Here’s a generational difference: In trad (boomer) rock-climbing of the 1960s and ‘70s, the rules were (and still are) to figure out the challenges as you go, from the ground up. The original mountaineering ethics championed adventure, courage, facing down fear, and controlling your mind.
In the 1980s, Generation X “hang-doggers” dropped down on climbing ropes from cliff tops to pre-inspect routes and drill bolts, putting safety first. This turned the sport into safe, gymnastic fun. The ability to test and grow one’s inner character through danger went missing.
2 Couples
“While We’re Young” opens with dialogue from Ibsen’s “The Master Builder,” which is about a middle-aged architect who, while showing off to a young woman, falls off his own scaffolding and dies.
It’s an apropos selection because when 40-something documentarian Josh (Ben Stiller) meets 20-something documentarian Jamie (Adam Driver), Josh tries to show off (he’s always wanted a protégé) and is yanked off the scaffolding of his orthodox, dated documentary ethics by Jamie’s less-than-scrupulous “whatever” hipster zeitgeist.
Josh and Cornelia (Naomi Watts) are the last no-kids couple of their Generation X peer group. Their best friends just had a kid and are applying peer pressure. Josh and Cornelia are not having it.
Jamie and wife Darby (Amanda Seyfried) are Generation Y Bushwick (Brooklyn) hipsters who attend one of Josh’s lectures and proceed to butter him up with a laid-back dinner invite that belies Gen Y’s uncanny, precocious grasp of showbiz tactics and schmooze. They’re so smooth that Josh never sees it coming—just like he never notices, as they spend more time together, Jamie’s ever-present, surreptitious phone-filming.
Josh Buys a Hat
Josh, feeling a tingling of returning youth while hanging out with his new, Bushwick-ian, Ferris Bueller-like buddy, clichédly appropriates the ubiquitous hipster hat and denies his incipient arthritis.The irony is thick, as Gen Xers Josh and Cornelia try to stay current and trendy with Gen Y’s iEverything gizmos, while Gen Y Jamie and Darby’s retro loft manifests their joyful romanticizing of everything Josh and Cornelia joyfully trashed in their attempt to purge themselves of all vestiges of baby-boomer-generation influence.
The hipster kids have a caged chicken, giant vinyl collection, VHS, and the ultimate coveted totem of Generation X, Y, and Z wordsmith artists everywhere: a vintage electric typewriter circa the late 1960s.
And Darby makes ice cream. Yup. It’s what she does. If she‘d lived three generations earlier, she’d say, “Ice cream’s really groovy, man, can you dig it?” The more things change, the more they stay the same.

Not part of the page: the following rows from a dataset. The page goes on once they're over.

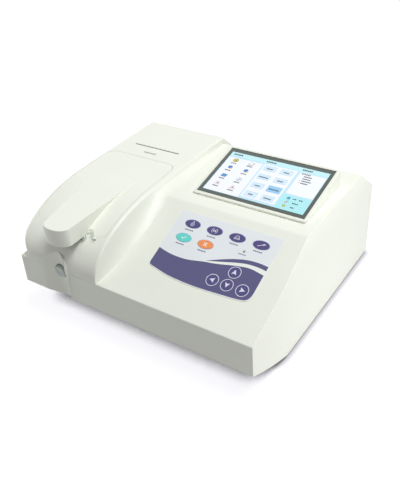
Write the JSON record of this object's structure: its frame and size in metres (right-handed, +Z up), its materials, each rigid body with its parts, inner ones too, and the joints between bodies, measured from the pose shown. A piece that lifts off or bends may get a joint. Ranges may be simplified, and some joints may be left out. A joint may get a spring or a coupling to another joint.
{
  "type": "semi-automatic chemistry analyzer",
  "caption": "Bench analyzer with a sloping membrane keypad, a tilted touch screen and a raised module with a lift-off cover whose tongue reaches over a sample-tube groove.",
  "frame": {"origin": "on the table, under the middle of the whole instrument", "axes": "+X to the operator's right, +Y away from the operator, +Z up"},
  "size_m": [0.381, 0.3594, 0.1758],
  "materials": {
    "ivory_plastic": "fine satin moulded",
    "screen_glass": "gloss",
    "display_back": "plain",
    "keypad_film": "semi-gloss printed film",
    "led_lens": "gloss",
    "button_grey": "satin",
    "black_plastic": "satin moulded",
    "clear_hose": "clear silicone",
    "bright_steel": "bright",
    "base_steel": "zinc plated",
    "rubber_feet": "matte",
    "cast_metal": "cast and machined",
    "black_metal": "black anodised",
    "quartz": "polished",
    "board_green": "solder mask",
    "roll_paper": "smooth thermal paper",
    "rear_aluminium": "satin anodised"
  },
  "bodies": {
    "case": {"housing": "ivory_plastic", "lcd_bezel": "ivory_plastic", "touch_glass": "screen_glass", "lcd_panel": "display_back", "keypad_overlay": "keypad_film", "power_led": "led_lens", "button_spring": "bright_steel", "button_switch": "black_plastic", "sample_probe": "bright_steel", "probe_bracket": "bright_steel", "sample_tube": "clear_hose", "tube_grommet": "black_plastic", "base_plate": "base_steel", "foot_1": "rubber_feet", "foot_2": "rubber_feet", "foot_3": "rubber_feet", "foot_4": "rubber_feet", "base_screw_1": "bright_steel", "base_screw_2": "bright_steel", "base_screw_3": "bright_steel", "base_screw_4": "bright_steel", "optical_bench": "cast_metal", "flow_cell_block": "cast_metal", "flow_cell": "quartz", "detector_housing": "black_metal", "lamp_housing": "black_metal", "halogen_lamp": "quartz", "filter_motor": "black_metal", "pump_motor": "bright_steel", "pump_body": "black_plastic", "pump_hose": "clear_hose", "printer_frame": "base_steel", "print_head": "cast_metal", "main_board": "board_green", "power_supply": "base_steel", "rear_panel": "rear_aluminium", "mains_inlet": "black_plastic", "switch_bezel": "black_plastic", "serial_port": "bright_steel", "usb_port": "bright_steel", "waste_fitting": "black_plastic", "fan_frame": "black_plastic"},
    "cover": {"arm_cover": "ivory_plastic"},
    "latch": {"cover_latch": "ivory_plastic"},
    "button": {"aspirate_button": "button_grey"},
    "rocker": {"power_switch": "black_plastic"},
    "fan": {"fan_rotor": "black_plastic"},
    "pump": {"pump_rotor": "button_grey"},
    "filters": {"filter_wheel": "black_metal"},
    "platen": {"platen_roller": "rubber_feet"},
    "roll": {"paper_roll": "roll_paper"}
  },
  "joints": [
    {"name": "cover_lift", "type": "slide", "parent": "case", "child": "cover", "axis": [0, 0, 1], "range_m": [0, 0.06]},
    {"name": "latch_slide", "type": "slide", "parent": "case", "child": "latch", "axis": [0, 1, 0], "range_m": [0, 0.0025], "stiffness_N_per_m": 300, "springref_m": -0.001},
    {"name": "aspirate_press", "type": "slide", "parent": "case", "child": "button", "axis": [0, 1, 0], "range_m": [0, 0.003], "stiffness_N_per_m": 400, "springref_m": -0.001, "deforming": ["button_spring"]},
    {"name": "power_rock", "type": "hinge", "parent": "case", "child": "rocker", "pos_m": [0.0433, 0.17355, 0.0585], "axis": [1, 0, 0], "range_deg": [0, 16]},
    {"name": "fan_spin", "type": "hinge", "parent": "case", "child": "fan", "pos_m": [0.1376, 0.1675, 0.0585], "axis": [0, 1, 0], "continuous": true},
    {"name": "pump_spin", "type": "hinge", "parent": "case", "child": "pump", "pos_m": [-0.0798, -0.04525, 0.0614], "axis": [0, 0, 1], "continuous": true},
    {"name": "filter_spin", "type": "hinge", "parent": "case", "child": "filters", "pos_m": [-0.139, 0.00675, 0.0368], "axis": [0, 1, 0], "continuous": true},
    {"name": "platen_spin", "type": "hinge", "parent": "case", "child": "platen", "pos_m": [-0.1165, 0.06955, 0.1415], "axis": [1, 0, 0], "continuous": true},
    {"name": "roll_spin", "type": "hinge", "parent": "case", "child": "roll", "pos_m": [-0.1165, 0.09755, 0.1035], "axis": [1, 0, 0], "continuous": true}
  ],
  "couplings": [
    {"joint": "roll_spin", "follows": "platen_spin", "ratio": 0.25}
  ]
}
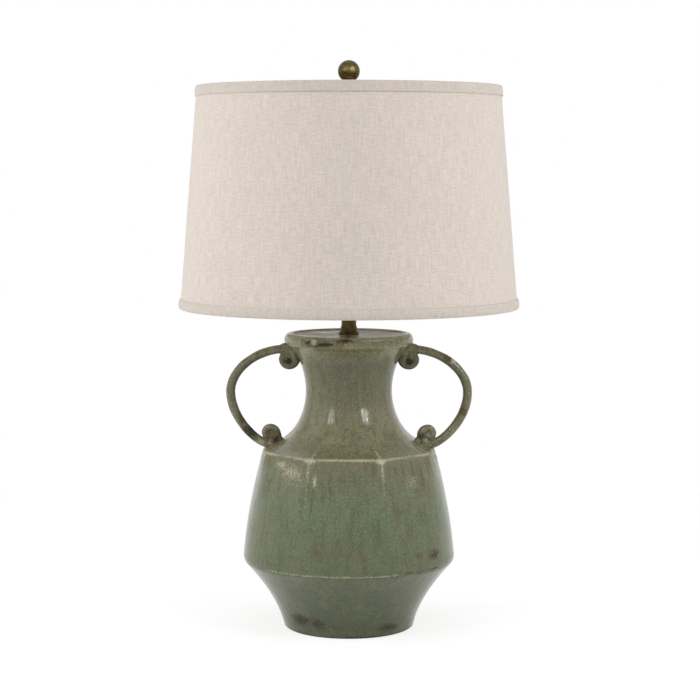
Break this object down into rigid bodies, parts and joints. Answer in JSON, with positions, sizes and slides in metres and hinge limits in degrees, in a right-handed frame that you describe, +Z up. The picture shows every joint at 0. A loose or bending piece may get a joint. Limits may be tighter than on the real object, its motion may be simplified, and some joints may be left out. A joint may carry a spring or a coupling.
{
  "type": "table lamp",
  "caption": "Faceted crackle-glazed ceramic urn lamp with scroll handles, a brass neck and ball finial, a harp, a turn-switch socket and a linen drum shade.",
  "frame": {"origin": "centre of the felt pad's underside, where the lamp stands", "axes": "+Z up along the lamp's axis, -Y towards the front, +X through the right handle; the cord inlet is at the back, towards +Y"},
  "size_m": [0.4524, 0.4524, 0.7552],
  "materials": {
    "crackle_glaze": "gloss",
    "felt": "matte",
    "black_plastic": "satin",
    "zinc_steel": "satin",
    "antique_brass": "satin",
    "lacquered_brass": "satin",
    "fibre_board": "matte",
    "aluminium_shell": "satin",
    "bulb_glass": "gloss",
    "black_glass": "gloss",
    "clear_glass": "gloss",
    "filament_wire": "satin",
    "linen": "matte",
    "styrene": "matte",
    "white_wire": "satin"
  },
  "bodies": {
    "root": {"ceramic_body": "crackle_glaze", "handle_right": "crackle_glaze", "handle_left": "crackle_glaze", "felt_pad": "felt", "cord_bushing": "black_plastic", "threaded_rod": "zinc_steel", "base_washer": "zinc_steel", "base_lock_washer": "zinc_steel", "base_nut": "zinc_steel", "neck_flange": "antique_brass", "neck_tube": "antique_brass", "neck_cap": "antique_brass", "harp_saddle": "lacquered_brass", "saddle_nut": "lacquered_brass", "harp_frame": "lacquered_brass", "harp_stud": "lacquered_brass", "socket_cap": "lacquered_brass", "socket_set_screw": "zinc_steel", "socket_shell": "lacquered_brass", "socket_liner": "fibre_board", "socket_insulator": "black_plastic", "socket_terminal_screws": "zinc_steel", "socket_screw_shell": "aluminium_shell", "socket_contact": "lacquered_brass"},
    "shade": {"shade_fabric": "linen", "shade_lining": "styrene", "shade_top_trim": "linen", "shade_bottom_trim": "linen", "shade_top_ring": "white_wire", "shade_bottom_ring": "white_wire", "spider_washer": "lacquered_brass", "spider_arms": "lacquered_brass"},
    "finial": {"finial_neck": "antique_brass", "finial_ball": "antique_brass"},
    "bulb": {"bulb_glass": "bulb_glass", "bulb_base": "aluminium_shell", "bulb_insulator": "black_glass", "bulb_contact": "aluminium_shell", "bulb_stem": "clear_glass", "bulb_filament": "filament_wire"},
    "switch": {"switch_shaft": "lacquered_brass", "switch_knob": "black_plastic"},
    "ferrule_right": {"harp_ferrule_right": "lacquered_brass"},
    "ferrule_left": {"harp_ferrule_left": "lacquered_brass"}
  },
  "joints": [
    {"name": "shade_turn", "type": "hinge", "parent": "root", "child": "shade", "pos_m": [0, 0, 0.7113], "axis": [0, 0, 1], "continuous": true},
    {"name": "finial_turn", "type": "hinge", "parent": "root", "child": "finial", "pos_m": [0, 0, 0.7133], "axis": [0, 0, 1], "continuous": true},
    {"name": "bulb_turn", "type": "hinge", "parent": "root", "child": "bulb", "pos_m": [0, 0, 0.5019], "axis": [0, 0, 1], "continuous": true},
    {"name": "switch_turn", "type": "hinge", "parent": "root", "child": "switch", "pos_m": [0, -0.02, 0.4901], "axis": [0, -1, 0], "continuous": true},
    {"name": "ferrule_right_slide", "type": "slide", "parent": "root", "child": "ferrule_right", "axis": [0, 0, 1], "range_m": [0, 0.012]},
    {"name": "ferrule_left_slide", "type": "slide", "parent": "root", "child": "ferrule_left", "axis": [0, 0, 1], "range_m": [0, 0.012]}
  ]
}
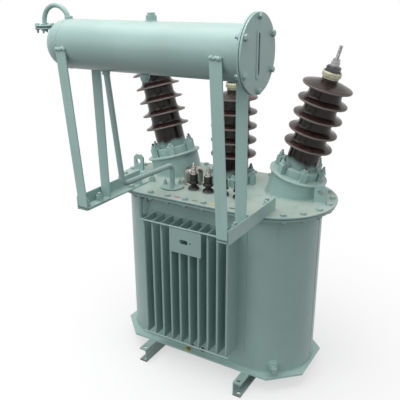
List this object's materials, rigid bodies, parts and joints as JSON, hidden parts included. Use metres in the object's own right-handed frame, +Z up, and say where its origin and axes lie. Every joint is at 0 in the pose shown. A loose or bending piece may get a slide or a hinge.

Josh, who’s been toiling in obscurity on his own, decade-long documentary project, much like Woody Allen’s character in “Crimes and Misdemeanors,” is so smitten with the concept of having a protégé, he doesn’t notice that he’s the mark in Jamie’s long-con grift of trying to establish contact with Josh’s famous father-in-law.
Said father-in-law, Leslie Breitbart (Charles Grodin), is himself an iconic documentary filmmaker. Guess where young Jamie ends up? Sitting beside Leslie at Leslie’s New York Film Festival black-tie tribute.
Josh eventually crashes (on rollerblades) this tribute to sweatily confront Jamie’s slick con job on him. As well as take issue with Jamie’s even slicker, faked-footage documentary that he’s finagled Leslie into blessing.
Truth Versus Fun
“While We’re Young” is full of fun scenes, a personal favorite being when Josh’s friend (former Beastie Boy Adam Horovitz) admits about child-rearing: “Sometimes, you know, the preparation went on for so long, you feel like—we did this already! We don’t need the actual baby.”The acting’s fine all around. Ben Stiller’s the Gen X Woody Allen, Naomi Watts is funny, and Adam Driver’s considerable charisma demonstrated back in 2015, when he was fresh off the HBO series “Girls,” why he wasn’t a mere flash-in-the-pan talent.
Back to the ethics debate: Jamie’s faked footage is a lot more fun to watch; it tells the story more engagingly. So why do we need the ethics of truthful, pedantically gathered, bona fide footage? On principle? Does anyone care anymore?
Perhaps the answer to the validity of faked footage can be found in the work of that *ahem* great philosopher and composer Bootsy Collins (former bassist of James Brown and the band Parliament-Funkadelic). In his song “The Pinocchio Theory,” he states, profoundly: “Don’t fake the funk, or your nose'll grow.”